_WHAT IS ASKED_
The lines to reproduce run from the first one through the line containing "self.links.new(source, self.surface.inputs[socket])". Reproduce them exactly.
• • • • •
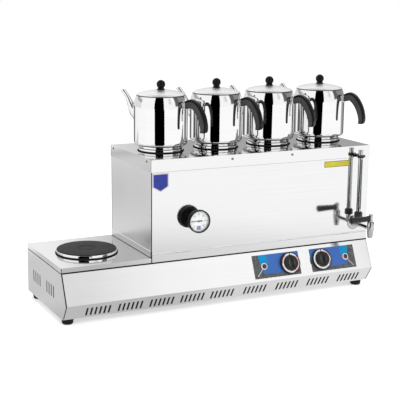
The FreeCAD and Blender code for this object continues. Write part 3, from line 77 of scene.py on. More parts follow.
class Shader:
    """Builds one node material, or the surround, step by step."""

    def __init__(self, name: str, surround: bool = False) -> None:
        """Start with a bare Principled shader, or with a bare background for the surround.

        Args:
            name: The name of the material or the world.
            surround: Whether this is the surround.
        """
        self.material = bpy.data.worlds.new(name) if surround else bpy.data.materials.new(name)
        self.material.use_nodes = True
        self.nodes = self.material.node_tree.nodes
        self.links = self.material.node_tree.links
        self.surface = self.nodes["Background" if surround else "Principled BSDF"]
        self.place = self.nodes.new("ShaderNodeTexCoord").outputs["Generated" if surround else "Object"]

    def set(self, **values: object) -> "Shader":
        """Set plain values on the Principled shader's own sockets.

        Args:
            values: The sockets' names, with _ for a space, and their values.

        Returns:
            The shader itself.
        """
        for key, value in values.items():
            self.surface.inputs[key.replace("_", " ")].default_value = value
        return self

    def feed(self, socket: str, source: Socket) -> None:
        """Link a source to one of the surface shader's sockets."""
        self.links.new(source, self.surface.inputs[socket])

    def stretched(self, scale: Sequence[float]) -> Socket:
        """Return the object coordinates stretched along each axis.

        Args:
            scale: The factor along each axis.

        Returns:
            The coordinates as a socket.
        """
        node = self.nodes.new("ShaderNodeMapping")
        node.inputs["Scale"].default_value = scale
        self.links.new(self.place, node.inputs["Vector"])
        return node.outputs[0]

    def measure(self, direction: Sequence[float], origin: Sequence[float], length: float = 1.0) -> Socket:
        """Return how far a point lies from an origin along a direction.

        Args:
            direction: The direction that is measured along; its own length scales the measure.
            origin: The place in metres where the measure is nought.
            length: The distance in metres that counts as one.

        Returns:
            The measure as a socket.
        """
        offset = self.nodes.new("ShaderNodeVectorMath")
        offset.operation = "SUBTRACT"
        offset.inputs[1].default_value = origin
        self.links.new(self.place, offset.inputs[0])
        along = self.nodes.new("ShaderNodeVectorMath")
        along.operation = "DOT_PRODUCT"
        along.inputs[1].default_value = Vector(direction) / length
        self.links.new(offset.outputs[0], along.inputs[0])
        return along.outputs["Value"]

    def noise(self, scale: float, detail: float = 3, vector: Socket | None = None) -> Socket:
        """Return a noise factor over the object or another vector.

        Args:
            scale: The noise's scale, per metre of the coordinates.
            detail: The octaves of finer noise.
            vector: The coordinates to read in place of the object's own.

        Returns:
            The factor as a socket.
        """
        node = self.nodes.new("ShaderNodeTexNoise")
        node.inputs["Scale"].default_value = scale
        node.inputs["Detail"].default_value = detail
        self.links.new(vector or self.place, node.inputs["Vector"])
        return node.outputs["Fac"]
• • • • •
_COMPLETED TASK_
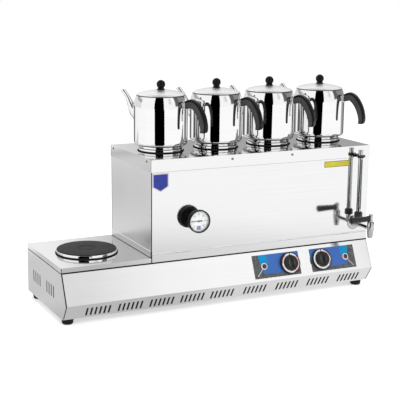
The FreeCAD and Blender code for this object continues. Write part 3, from line 77 of scene.py on. More parts follow.
class Shader:
    """Builds one node material, or the surround, step by step."""

    def __init__(self, name: str, surround: bool = False) -> None:
        """Start with a bare Principled shader, or with a bare background for the surround.

        Args:
            name: The name of the material or the world.
            surround: Whether this is the surround.
        """
        self.material = bpy.data.worlds.new(name) if surround else bpy.data.materials.new(name)
        self.material.use_nodes = True
        self.nodes = self.material.node_tree.nodes
        self.links = self.material.node_tree.links
        self.surface = self.nodes["Background" if surround else "Principled BSDF"]
        self.place = self.nodes.new("ShaderNodeTexCoord").outputs["Generated" if surround else "Object"]

    def set(self, **values: object) -> "Shader":
        """Set plain values on the Principled shader's own sockets.

        Args:
            values: The sockets' names, with _ for a space, and their values.

        Returns:
            The shader itself.
        """
        for key, value in values.items():
            self.surface.inputs[key.replace("_", " ")].default_value = value
        return self

    def feed(self, socket: str, source: Socket) -> None:
        """Link a source to one of the surface shader's sockets."""
        self.links.new(source, self.surface.inputs[socket])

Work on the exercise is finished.